University of Leicester
The articles selected for this issue are very diverse indeed. For article 1, Abeer Aidh Alshwiah reflects on her pilot study that focuses on the development of foreign language students’ communication competence using a conversational framework. Interestingly, she adopts Kolb’s Experiential Learning Cycle (ELC) as a systematic approach for the reflection.
Article 2 introduces the reader to an educational intervention study in which Nada Alsaleh develops social networking website-based activities to promote critical thinking. The findings of the study recognises the difficulty students have in developing critical thinking skills, but also show that the activities developed helped improve this.
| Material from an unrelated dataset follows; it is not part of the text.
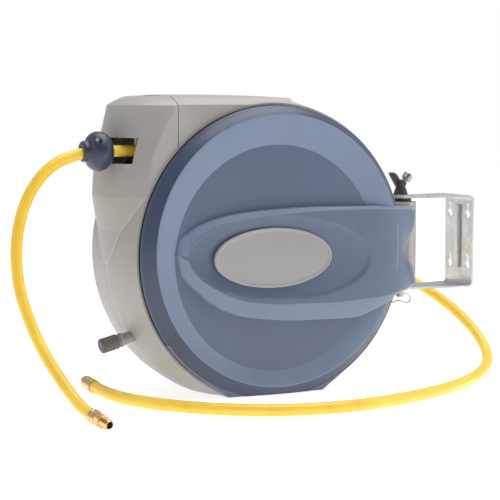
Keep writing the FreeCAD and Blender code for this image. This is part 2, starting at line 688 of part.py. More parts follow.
# Wall bracket and its pivot
def build_bracket():
    outer = box(190, BRACKET_X, -BRACKET_HALF, BRACKET_HALF, BRACKET_LOW_Z, BRACKET_HIGH_Z)
    outer_bends = [e for e in outer.Edges if e.CenterOfMass.x > BRACKET_X - 1 and e.Length > 60
                   and abs(e.CenterOfMass.y) < 1]
    outer = outer.makeFillet(7, outer_bends)
    inner = box(180, BRACKET_X - STEEL, -BRACKET_HALF - 5, BRACKET_HALF + 5, BRACKET_LOW_Z + STEEL,
                BRACKET_HIGH_Z - STEEL)
    inner_bends = [e for e in inner.Edges if e.CenterOfMass.x > BRACKET_X - STEEL - 1 and e.Length > 60
                   and abs(e.CenterOfMass.y) < 1]
    inner = inner.makeFillet(4, inner_bends)
    end_r = 17.0
    reach = math.atan2(BRACKET_HALF - end_r, 80)
    tx = PIVOT_X - end_r * math.sin(reach)
    ty = end_r * math.cos(reach)
    plan = face([
        arc(V(tx, ty, 100), V(PIVOT_X - end_r, 0, 100), V(tx, -ty, 100)),
        line(V(tx, -ty, 100), V(322, -BRACKET_HALF, 100)),
        line(V(322, -BRACKET_HALF, 100), V(360, -BRACKET_HALF, 100)),
        line(V(360, -BRACKET_HALF, 100), V(360, BRACKET_HALF, 100)),
        line(V(360, BRACKET_HALF, 100), V(322, BRACKET_HALF, 100)),
        line(V(322, BRACKET_HALF, 100), V(tx, ty, 100)),
    ]).extrude(V(0, 0, 200))
    bracket = outer.cut(inner).common(plan)
    rib = cyl_z(13, 146, 236, BRACKET_X + 6.5, 0).common(box(330, BRACKET_X - 1, -20, 20, 100, 280))
    bracket = bracket.fuse(rib).cut(cyl_z(10, 148, 234, BRACKET_X + 6.5, 0))
    for y in (-22.5, 22.5):
        for z in (151, 223):
            bracket = bracket.cut(cyl_x(5.5, 330, 350, y, z))
            bracket = bracket.cut(box(330, 350, y - 2.8, y + 2.8, z, z + 13))
            bracket = bracket.cut(cyl_x(2.8, 330, 350, y, z + 13))
    return bracket.cut(cyl_z(PIVOT_R, 100, 280, PIVOT_X, 0))


def build_pivot():
    pin = cyl_z(PIVOT_R, 108, 256, PIVOT_X, 0).cut(cyl_x(1.6, PIVOT_X - 20, PIVOT_X + 20, 0, 113))
    lower_bush = ring_z(9, PIVOT_R + RUN_GAP, 127, 160, PIVOT_X, 0)
    lower_bush = lower_bush.fuse(ring_z(14, PIVOT_R + RUN_GAP, 123.3, 127, PIVOT_X, 0))
    upper_bush = ring_z(9, PIVOT_R + RUN_GAP, 210, 243, PIVOT_X, 0)
    upper_bush = upper_bush.fuse(ring_z(15, PIVOT_R + RUN_GAP, 243, 247.7, PIVOT_X, 0))
    washer = ring_z(13, PIVOT_R, BRACKET_HIGH_Z, BRACKET_HIGH_Z + 1.6, PIVOT_X, 0)
    return pin, lower_bush, upper_bush, washer


KNOB_ROOT = V(PIVOT_X + 1, 0, 266)
KNOB_AXIS = V(0.64, 0, 0.77)


def build_pin_head():
    low = BRACKET_HIGH_Z + 1.6
    base = Part.makeCone(10.5, 6.5, 12, V(PIVOT_X, 0, low), UP)
    trunk = Part.makeCylinder(6.5, 12, V(PIVOT_X, 0, low + 8), V(-0.2, 0, 1))
    fin = face([
        line(V(PIVOT_X - 3, -2.5, low + 4), V(PIVOT_X + 4, -2.5, low + 12)),
        line(V(PIVOT_X + 4, -2.5, low + 12), V(PIVOT_X - 6, -2.5, low + 26)),
        arc(V(PIVOT_X - 6, -2.5, low + 26), V(PIVOT_X - 11, -2.5, low + 30.5), V(PIVOT_X - 19, -2.5, low + 31)),
        line(V(PIVOT_X - 19, -2.5, low + 31), V(PIVOT_X - 18, -2.5, low + 28)),
        line(V(PIVOT_X - 18, -2.5, low + 28), V(PIVOT_X - 3, -2.5, low + 4)),
    ]).extrude(V(0, 5, 0))
    collar = Part.makeCylinder(5.5, 9, KNOB_ROOT - KNOB_AXIS * 3, KNOB_AXIS)
    head = fuse([base, trunk, fin, collar]).cut(cyl_z(PIVOT_R, low - 5, 256, PIVOT_X, 0))
    for radius, start in ((2.5 + RUN_GAP, -4.0), (4.6, 6.0), (7.4, 9.0)):
        head = head.cut(Part.makeCylinder(radius, 20, KNOB_ROOT + KNOB_AXIS * start, KNOB_AXIS))
    return head


def build_knob():
    stem = Part.makeCylinder(2.5, 18, KNOB_ROOT - KNOB_AXIS * 3, KNOB_AXIS)
    neck = Part.makeCylinder(4.0, 3.5, KNOB_ROOT + KNOB_AXIS * 6.4, KNOB_AXIS)
    grip_part = Part.makeCylinder(6.8, 10, KNOB_ROOT + KNOB_AXIS * 9.5, KNOB_AXIS)
    grip_part = grip_part.makeFillet(1.5, [e for e in grip_part.Edges if e.Length > 40 and e.Closed])
    return stem.fuse(neck), grip_part.cut(stem.fuse(neck))


def build_hairpin():
    leg = route_path([(PIVOT_X - 14, 0, 113), (PIVOT_X + 10, 0, 113), (PIVOT_X + 19, 0, 106),
                      (PIVOT_X + 14, 0, 97), (PIVOT_X - 2, 0, 103.5), (PIVOT_X - 14, 0, 100)])
    ring = Part.Wire([Part.Circle(V(PIVOT_X - 14, 0, 113), ALONG_X, 1.1).toShape()])
    return leg.makePipeShell([ring], True, False)


def build_rear_cap():
    cap = ring_y(62, 24, REAR_Y, REAR_Y + 5)
    cap = cap.makeChamfer(2.0, [e for e in cap.Edges if abs(e.CenterOfMass.y - REAR_Y - 5) < 0.01
                                and e.Length > 200])
    screws = []
    for k in range(4):
        x, z = on_circle(44, 45 + 90 * k)
        cap = cap.cut(cyl_y(3.4, REAR_Y + 3, REAR_Y + 6, x, z))
        screws.append(cyl_y(3.3, REAR_Y + 3, REAR_Y + 4.6, x, z).cut(
            box(x - 2.2, x + 2.2, REAR_Y + 3.8, REAR_Y + 5, z - 0.5, z + 0.5)))
    return cap, screws


def build_housing_screws():
    screws = []
    for angle in BOSS_ANGLES:
        x, z = on_circle(BOSS_RADIUS, angle)
        head = cyl_y(4.0, 75, 77.8, x, z).cut(box(x - 2.8, x + 2.8, 76.8, 80, z - 0.6, z + 0.6))
        screws.append(head.fuse(cyl_y(2.0, -10, 75, x, z)))
    return screws


def build_axle():
    tube = cyl_y(AXLE_R, -82, REAR_Y + 5)
    tube = tube.cut(cyl_y(5, 5, REAR_Y + 6))
    return tube.cut(cyl_z(4, AXIS_Z, AXIS_Z + 20, 0, 24))


def build_axle_nuts():
    front = Part.Face(Part.makePolygon(hexagon(21, V(0, -82, AXIS_Z), ALONG_X, UP))).extrude(V(0, 6, 0))
    rear = ring_y(22, AXLE_R, REAR_Y - 7, REAR_Y - WALL)
    rear_clamp = ring_y(22, AXLE_R, REAR_Y, REAR_Y + 4.5)
    return front.cut(cyl_y(AXLE_R, -90, -60)), rear.fuse(ring_y(16, AXLE_R, REAR_Y - 4, REAR_Y)), rear_clamp


def main():
    os.makedirs("parts", exist_ok=True)
    front, rear, nose = build_shells()
    export("front_housing", front)
    export("rear_housing", rear)
    export("outlet_nose", nose)
    export("front_cover", build_cover())
    export("cover_badge", build_badge())
    export("front_plate", build_front_plate())
    export("axle", build_axle())
    front_nut, rear_seat, rear_nut = build_axle_nuts()
    export("axle_front_nut", front_nut)
    export("axle_rear_seat", rear_seat)
    export("axle_rear_nut", rear_nut)
    cap, cap_screws = build_rear_cap()
    export("rear_cap", cap)
    export("rear_screws", cap_screws + build_housing_screws())

    export("drum_hub", build_hub())
    export("drum_flange_front", build_flange(-1))
    export("drum_flange_rear", build_flange(1))
    export("drum_bush_front", build_bush(-1))
    export("drum_bush_rear", build_bush(1))
    export("hose_winding", build_winding())
    export("spring_cassette", build_spring_cassette())
    export("mainspring", build_mainspring())
    export("spring_arbor", ring_y(19.9, AXLE_R, -42, -18))
    export("rotary_union", build_union())
    export("union_nipple", build_union_nipple())
    export("drum_gear", build_drum_gear())
    export("ratchet_ring", build_ratchet())
    pawl, pawl_pin = build_pawl()
    export("pawl", pawl)
    export("pawl_pin", pawl_pin)

    export("idler_gear_1", build_idler(IDLER_1_DISTANCE, GEAR_ANGLE))
    export("idler_gear_2", build_idler(IDLER_2_DISTANCE, GEAR_ANGLE))
    export("idler_pins", build_idler_pins())
    x, z = along_train(SCREW_DISTANCE)
    export("screw_gear", gear(SCREW_TEETH, x, z, GEAR_ANGLE + math.pi / SCREW_TEETH, JOURNAL_R))
    export("level_wind_screw", build_level_wind_screw())
    export("guide_rod", build_guide_rod())
    export("level_wind_carriage", build_carriage())
    near_roller, near_pin = build_roller(-1)
    far_roller, far_pin = build_roller(1)
    export("guide_roller_near", near_roller)
    export("guide_roller_far", far_roller)
    export("guide_roller_pins", [near_pin, far_pin])

    near, far, ball_screws = build_ball()
    export("stop_ball_near", near)
    export("stop_ball_far", far)
    export("stop_ball_screws", ball_screws)
    export("inner_hose", cyl_x(HOSE_R, CLAMP_X, -68, GUIDE_Y, HOSE_Z))
    export("outlet_hose", cord_tube(OUTLET_ROUTE, HOSE_R))
    report_cord("outlet hose", OUTLET_ROUTE)
    outlet_ferrule, outlet_nipple = build_outlet_fitting()
    export("outlet_ferrule", outlet_ferrule)
    export("outlet_nipple", outlet_nipple)

    elbow, inlet_ferrule = build_inlet()
    export("inlet_elbow", elbow)
    export("inlet_ferrule", inlet_ferrule)
    export("lead_in_hose", cord_tube(LEAD_IN_ROUTE, HOSE_R))
    report_cord("lead-in hose", LEAD_IN_ROUTE)
    lead_ferrule, lead_socket = build_lead_in_fitting()
    export("lead_in_ferrule", lead_ferrule)
    export("lead_in_socket", lead_socket)

    peg, cap = build_peg()
    export("stop_peg", peg)
    export("stop_peg_cap", cap)
    export("wall_bracket", build_bracket())
    pin, lower_bush, upper_bush, washer = build_pivot()
    export("pivot_pin", pin)
    export("pivot_bush_lower", lower_bush)
    export("pivot_bush_upper", upper_bush)
    export("pivot_washer", washer)
    export("pin_head", build_pin_head())
    stem, knob = build_knob()
    export("lock_stem", stem)
    export("lock_knob", knob)
    export("hairpin", build_hairpin())


main()
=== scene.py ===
import json
import math

import bmesh
import bpy
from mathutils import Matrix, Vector


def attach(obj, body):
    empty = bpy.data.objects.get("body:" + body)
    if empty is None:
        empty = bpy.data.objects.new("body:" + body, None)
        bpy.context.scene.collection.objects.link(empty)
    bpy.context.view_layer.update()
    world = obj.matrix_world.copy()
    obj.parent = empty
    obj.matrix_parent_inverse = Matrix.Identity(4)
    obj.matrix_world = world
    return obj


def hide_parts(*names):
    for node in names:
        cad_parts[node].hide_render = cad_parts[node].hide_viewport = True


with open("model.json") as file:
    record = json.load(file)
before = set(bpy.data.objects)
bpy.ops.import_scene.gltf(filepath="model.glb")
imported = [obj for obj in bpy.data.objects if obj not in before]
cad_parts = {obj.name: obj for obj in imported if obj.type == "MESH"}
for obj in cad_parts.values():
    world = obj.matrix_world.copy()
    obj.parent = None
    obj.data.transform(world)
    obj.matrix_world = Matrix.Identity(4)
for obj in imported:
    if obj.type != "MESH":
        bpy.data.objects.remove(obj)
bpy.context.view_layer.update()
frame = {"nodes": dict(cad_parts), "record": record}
nodes = frame["nodes"]

# Driving dimensions, in metres, in the frame of the CAD model
MM = 0.001
HOSE_DIAMETER = 15 * MM
HEX_CORNER = 9.75          # millimetres, as is the next
THREAD_PITCH = 1.34
OUTLET_ROUTE = [
    (-0.237, -0.031, 0.321), (-0.268, -0.031, 0.316), (-0.300, -0.031, 0.299), (-0.328, -0.034, 0.264),
    (-0.345, -0.042, 0.213), (-0.348, -0.056, 0.159), (-0.341, -0.078, 0.113), (-0.331, -0.104, 0.075),
    (-0.320, -0.131, 0.046), (-0.313, -0.157, 0.0266), (-0.309, -0.181, 0.0158), (-0.3045, -0.204, 0.0116),
]
LEAD_IN_ROUTE = [
    (0.026, 0.106, 0.186), (0.076, 0.109, 0.186), (0.141, 0.119, 0.182), (0.211, 0.127, 0.168),
    (0.278, 0.123, 0.143), (0.330, 0.104, 0.117), (0.361, 0.072, 0.092), (0.380, 0.030, 0.060),
    (0.380, -0.012, 0.033), (0.360, -0.052, 0.015), (0.318, -0.096, 0.0085), (0.260, -0.148, 0.0075),
    (0.192, -0.193, 0.0075), (0.106, -0.230, 0.0075), (0.015, -0.252, 0.0075), (-0.078, -0.238, 0.0075),
    (-0.152, -0.184, 0.0075), (-0.198, -0.114, 0.0075), (-0.219, -0.037, 0.0082), (-0.216, 0.028, 0.0116),
]


# Camera, low and to the left of the front
def make_camera():
    data = bpy.data.cameras.new("camera")
    data.lens = 131.5
    data.sensor_width = 36
    data.clip_start = 0.1
    data.clip_end = 50
    camera = bpy.data.objects.new("camera", data)
    bpy.context.scene.collection.objects.link(camera)
    camera.location = (-1.12221, -2.18636, 0.39465)
    look = Vector((0.45641, 0.88565, -0.08553))
    camera.rotation_euler = look.to_track_quat("-Z", "Y").to_euler()
    bpy.context.scene.camera = camera


# Hoses: one smooth spline each, through the same route as the CAD tube
def make_hose(name, route, body, node):
    curve = bpy.data.curves.new(name, "CURVE")
    curve.dimensions = "3D"
    curve.bevel_depth = HOSE_DIAMETER / 2
    curve.bevel_resolution = 7
    curve.resolution_u = 20
    curve.use_fill_caps = True
    spline = curve.splines.new("NURBS")
    spline.points.add(len(route) - 1)
    for point, place in zip(spline.points, route):
        point.co = (*place, 1)
    spline.order_u = 3
    spline.use_endpoint_u = True
    hose = bpy.data.objects.new(name, curve)
    bpy.context.scene.collection.objects.link(hose)
    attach(hose, body)
    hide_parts(node)
    return hose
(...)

Issues of validity in educational research are reflected upon by Tariq Hamood in article 3. This particular piece raises many questions and encourages argument and debate, especially in relation to safeguards that need to be part of the fabric of the research design to ensure validity is maintained. Although not part of the original submission, as Editor, I made the decision to include a paragraph added by the author following initial peer review because I believe it adds to the debate.
For the final article, Asif Ahmad focusses on the attitudes of the instructional supervisors towards non-native EFL in Saudi Arabia. Although the English language administrators want to recruit native teachers, the demand is too great for the teachers available. The findings reveal an interesting contrast between the views of the administrators and the supervisors tasked to oversee the curriculum delivery.